A gift for all of you
With all my heart!
Contents
Chapter 1
Why Has Interest in Languages and Literacies Increased So Much Lately?
Language watchers, such as writers, intelligent readers, linguists, teachers, journalists and literary critics, and even ordinary educated citizens and writers of letters to the editor of their local newspapers, have increasingly noted that English has been changing before their very eyes. In some circles a construction such as between you and I, which is heard so frequently in casual speech, is considered to be perfectly OK even in print. Others will accept it as being correct only in some contexts but not in others. Still others will not accept it at all. Things change may seem to us to be an obvious observation, but few of us stop to think that just four or five centuries ago, even English as a whole was not considered appropriate for written or for printed purposes by the best educated and most literate segments of English society. Before we decide whether this latter change (namely the eminently print-worthy nature of English in practically everyones eyes) was a good or bad development, let us pause to suspend judgment and first to inquire how, where and when such changes occurred, whether they also occurred with other languages and, indeed, whether they are still occurring to certain languages today. Indeed, answering the latter questions may actually give us some better perspective on how to evaluate between you and I and to understand why many (most?) of those who would employ the latter construction would never consider between you and we or between you and they as acceptable, whether in print or in speech. Furthermore, even if we accept that English is changing rapidly in some respects, for some users (speakers/writers), and in certain functions (e.g. newspaper articles but not in State of the Nation addresses), we must also quickly admit that some features of English have remained quite change-resistant, even obdurately so, in ways that many would characterize as self-punitive (e.g. its wide departure from regular sound-letter correspondences). Of course, beauty is in the eye of the beholder, but there cannot be many great languages out there in which the simple oo-sound (as in moo!) is also spelled ue (as in true), ough (as in through), ew (as in flew) and just plain o (as in who). It is a wonder that anyone learns how to read and write a language as orthographically inconsistent as that!

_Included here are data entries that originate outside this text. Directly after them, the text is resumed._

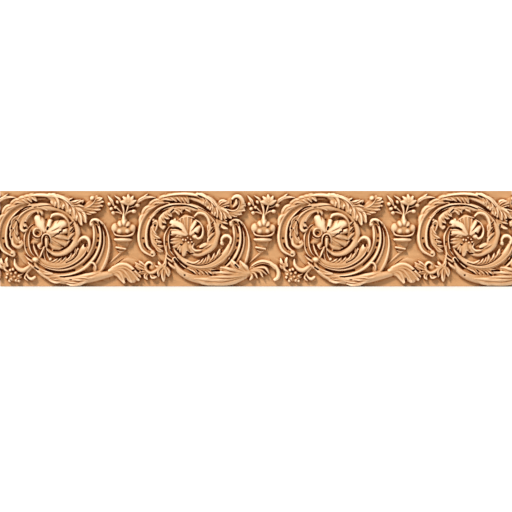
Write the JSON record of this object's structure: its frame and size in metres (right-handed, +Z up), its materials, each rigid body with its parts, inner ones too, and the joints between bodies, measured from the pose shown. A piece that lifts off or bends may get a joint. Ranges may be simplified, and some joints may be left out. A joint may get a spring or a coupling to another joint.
{
  "type": "carved wall moulding",
  "caption": "Straight wooden moulding carved in relief with running acanthus scrolls, flower hearts and urns, with a flat back.",
  "frame": {"origin": "middle of the flat back, where the moulding lies on the wall", "axes": "+X along the length, +Z up the face, +Y out of the back towards the wall, so the carved front looks along -Y"},
  "size_m": [0.966, 0.03, 0.18],
  "materials": {
    "wood": "fine carved hardwood, oiled, a little darker in the hollows"
  },
  "bodies": {
    "root": {"moulding": "wood"}
  },
  "joints": []
}
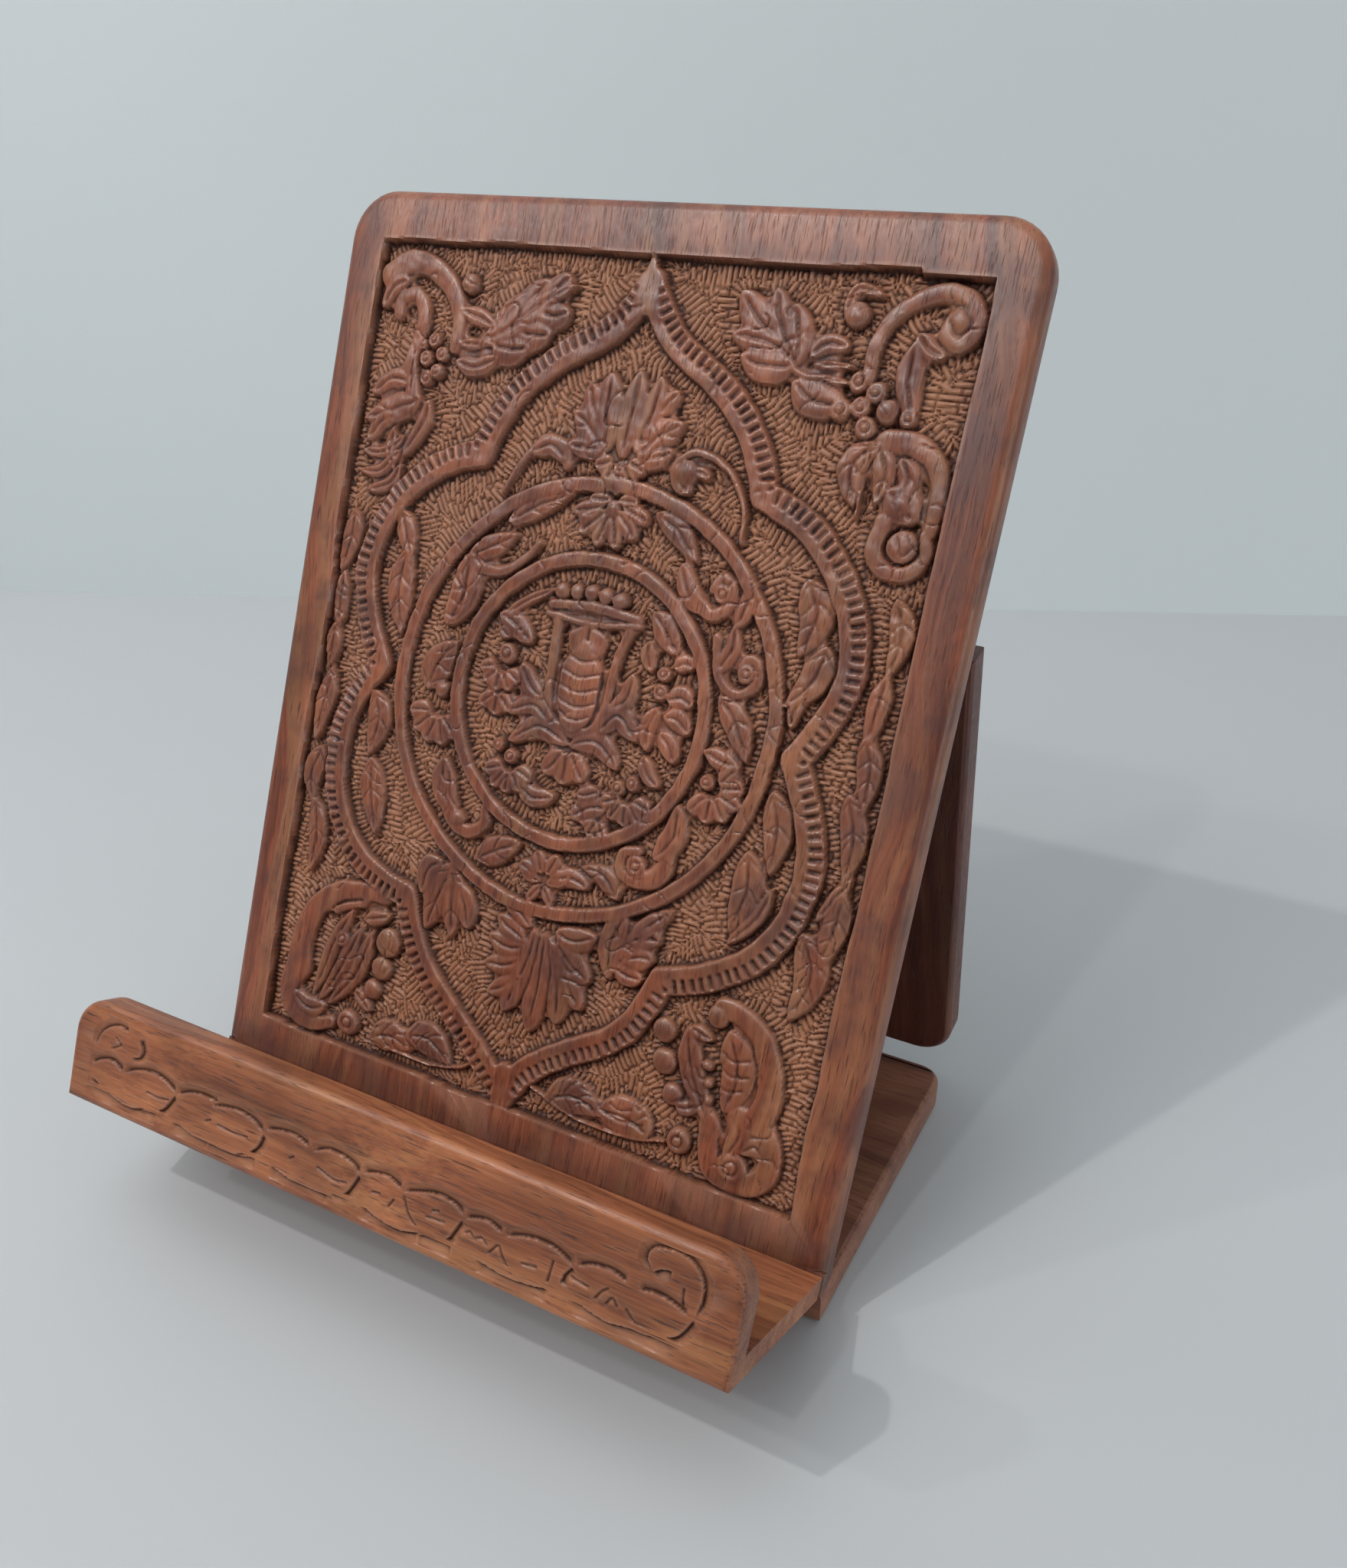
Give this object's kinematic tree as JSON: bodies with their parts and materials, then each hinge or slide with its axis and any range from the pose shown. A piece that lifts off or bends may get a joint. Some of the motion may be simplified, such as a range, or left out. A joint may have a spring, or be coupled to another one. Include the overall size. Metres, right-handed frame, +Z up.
{
  "type": "book stand",
  "caption": "Folding carved hardwood stand that leans a book or tablet back on a ledge with a lip, on a hinged base and rear leg.",
  "frame": {"origin": "centre of the bounding box at its lowest plane, on the table under the middle of the stand", "axes": "+Z up, +Y from the reader's side to the back, +X to the reader's right"},
  "size_m": [0.2, 0.1718, 0.2438],
  "materials": {
    "panel_wood": "oiled satin, carved field lighter than the border",
    "ledge_wood": "oiled satin",
    "base_wood": "oiled satin",
    "leg_wood": "oiled satin",
    "peg_wood": "bare turned wood",
    "hinge_brass": "dulled brass",
    "screw_brass": "dulled brass"
  },
  "bodies": {
    "easel": {"back_panel": "panel_wood", "ledge_shelf": "ledge_wood", "front_lip": "ledge_wood", "shelf_dowel_left": "peg_wood", "shelf_dowel_middle": "peg_wood", "shelf_dowel_right": "peg_wood", "lip_dowel_left": "peg_wood", "lip_dowel_middle": "peg_wood", "lip_dowel_right": "peg_wood", "base_hinge_left_panel_leaf": "hinge_brass", "base_hinge_left_pin": "hinge_brass", "base_hinge_left_panel_screw_1": "screw_brass", "base_hinge_left_panel_screw_2": "screw_brass", "base_hinge_right_panel_leaf": "hinge_brass", "base_hinge_right_pin": "hinge_brass", "base_hinge_right_panel_screw_1": "screw_brass", "base_hinge_right_panel_screw_2": "screw_brass", "leg_hinge_left_panel_leaf": "hinge_brass", "leg_hinge_left_pin": "hinge_brass", "leg_hinge_left_panel_screw_1": "screw_brass", "leg_hinge_left_panel_screw_2": "screw_brass", "leg_hinge_right_panel_leaf": "hinge_brass", "leg_hinge_right_pin": "hinge_brass", "leg_hinge_right_panel_screw_1": "screw_brass", "leg_hinge_right_panel_screw_2": "screw_brass"},
    "base": {"base_panel": "base_wood", "base_hinge_left_base_leaf": "hinge_brass", "base_hinge_left_base_screw_1": "screw_brass", "base_hinge_left_base_screw_2": "screw_brass", "base_hinge_right_base_leaf": "hinge_brass", "base_hinge_right_base_screw_1": "screw_brass", "base_hinge_right_base_screw_2": "screw_brass"},
    "leg": {"rear_leg": "leg_wood", "leg_hinge_left_leg_leaf": "hinge_brass", "leg_hinge_left_leg_screw_1": "screw_brass", "leg_hinge_left_leg_screw_2": "screw_brass", "leg_hinge_right_leg_leaf": "hinge_brass", "leg_hinge_right_leg_screw_1": "screw_brass", "leg_hinge_right_leg_screw_2": "screw_brass"}
  },
  "joints": [
    {"name": "base_fold", "type": "hinge", "parent": "easel", "child": "base", "pos_m": [0, -0.02158, 0.0131], "axis": [1, 0, 0], "range_deg": [0, 63]},
    {"name": "leg_swing", "type": "hinge", "parent": "easel", "child": "leg", "pos_m": [0, 0.042, 0.14346], "axis": [-1, 0, 0], "range_deg": [0, 22]}
  ]
}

The latter issue is even more basically related to the rise of vernacular literacy, the basic topic of this brief book, than is the former one which is concerned merely with the correctness judgments for a particular grammatical form. Actually, however, we will ultimately see that both of these issues are strongly related to each other and to our underlying theme, because they are both aspects of standardization, without which no accomplished literacy nor enduring greatness judgments are possible. Standardization requires the acceptance of authoritative deciders in questions of language as well as disciplined acceptors of that authority. The coming into being of either of these authority-related dramatis personae may take centuries to develop and even when they both already are in place, it moves nevertheless (i.e. the language continues to change since variability is part of the human condition per se), at least as long as the language is alive. Clearly this book is about a difficult adventure: to attempt to tame the living and yet to keep it alive, creative and truly human. Literacy is surrounded on both sides: by too little standardization on the one hand and by too much on the other. There is no way of avoiding criticism for those engaged in literacy efforts. No matter what it is that they do, they are unavoidably damned by some if they do and damned by others if they dont.